= Patrick Streiff =

Swiss Methodist bishop

Patrick Philipp Streiff (born July 8, 1955 in Birsfelden, Switzerland) is bishop of the United Methodist Church of Central and Southern Europe which comprises the countries Albania, Algeria, Austria, Bulgaria, Czech Republic, Croatia, France, Hungary, Macedonia, Poland, Serbia and Montenegro, Slovakia, Switzerland, and Tunisia.

== Life ==

Patrick Streiff made the schools in Birsfelden and Muttenz. From 1975 to 1979 he studied at the theological seminary of the United Methodist Church in Reutlingen (Germany) and from 1979 to 1983 at the University of Bern (Switzerland).

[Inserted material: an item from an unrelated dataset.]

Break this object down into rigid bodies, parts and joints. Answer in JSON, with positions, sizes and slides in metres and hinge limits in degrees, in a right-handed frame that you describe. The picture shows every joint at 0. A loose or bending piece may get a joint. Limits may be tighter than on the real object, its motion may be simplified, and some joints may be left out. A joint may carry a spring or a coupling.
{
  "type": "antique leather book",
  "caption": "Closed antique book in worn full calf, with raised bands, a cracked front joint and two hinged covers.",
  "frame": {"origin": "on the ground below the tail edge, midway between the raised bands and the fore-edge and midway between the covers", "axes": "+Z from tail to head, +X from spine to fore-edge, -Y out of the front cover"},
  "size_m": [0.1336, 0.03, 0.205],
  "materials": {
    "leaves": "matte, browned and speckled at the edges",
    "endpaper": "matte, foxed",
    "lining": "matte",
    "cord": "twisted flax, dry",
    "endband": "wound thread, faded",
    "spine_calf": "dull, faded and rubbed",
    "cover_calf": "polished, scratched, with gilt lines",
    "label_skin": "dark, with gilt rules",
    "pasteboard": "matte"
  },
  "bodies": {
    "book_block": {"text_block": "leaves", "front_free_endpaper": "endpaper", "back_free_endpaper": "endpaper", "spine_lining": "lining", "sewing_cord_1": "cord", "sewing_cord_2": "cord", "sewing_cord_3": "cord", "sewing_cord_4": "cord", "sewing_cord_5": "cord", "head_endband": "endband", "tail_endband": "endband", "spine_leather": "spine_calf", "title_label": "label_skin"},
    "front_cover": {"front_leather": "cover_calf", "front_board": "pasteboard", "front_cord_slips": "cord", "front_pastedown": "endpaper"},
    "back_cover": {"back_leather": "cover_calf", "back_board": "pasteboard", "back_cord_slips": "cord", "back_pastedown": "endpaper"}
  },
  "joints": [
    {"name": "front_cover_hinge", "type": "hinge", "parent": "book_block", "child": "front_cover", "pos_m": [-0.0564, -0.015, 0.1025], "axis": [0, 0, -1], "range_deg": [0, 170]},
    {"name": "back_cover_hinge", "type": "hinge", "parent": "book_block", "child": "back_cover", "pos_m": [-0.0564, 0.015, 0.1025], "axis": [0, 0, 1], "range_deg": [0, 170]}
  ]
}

In 1979 he married Heidi Albrecht, with whom he has four children, Rahel, Corinne, Manuel and Myriam.

Patrick Streiff was ordained elder (pastor) of the United Methodist Church in 1984. He served as pastor in Lausanne-Vevey, Neuchâtel and Biel.

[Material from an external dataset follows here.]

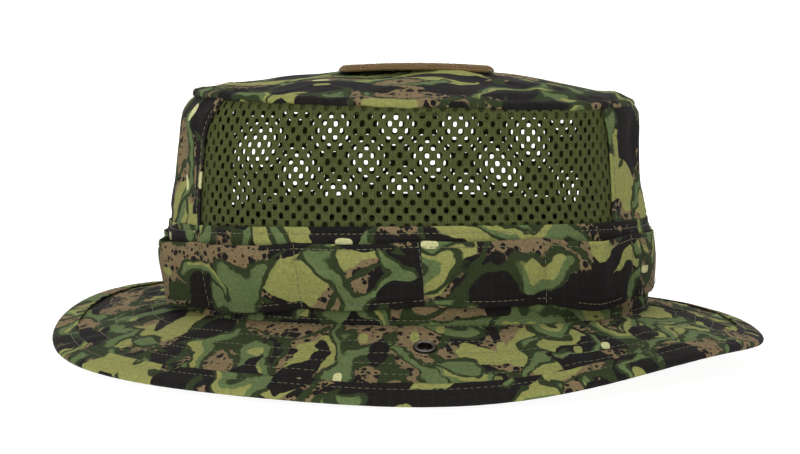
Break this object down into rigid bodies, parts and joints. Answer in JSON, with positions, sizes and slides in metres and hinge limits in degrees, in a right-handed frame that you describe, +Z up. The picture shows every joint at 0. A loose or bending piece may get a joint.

From 1988 he was director of the Centre Méthodiste de Formation Théologique in Lausanne and from 1992 professor of modern Christian history.

In 2005, Patrick Streiff was elected bishop of the United Methodist Church in Central and Southern Europe. He is the successor of Heinrich Bolleter has assumed his office on 1 May 2006.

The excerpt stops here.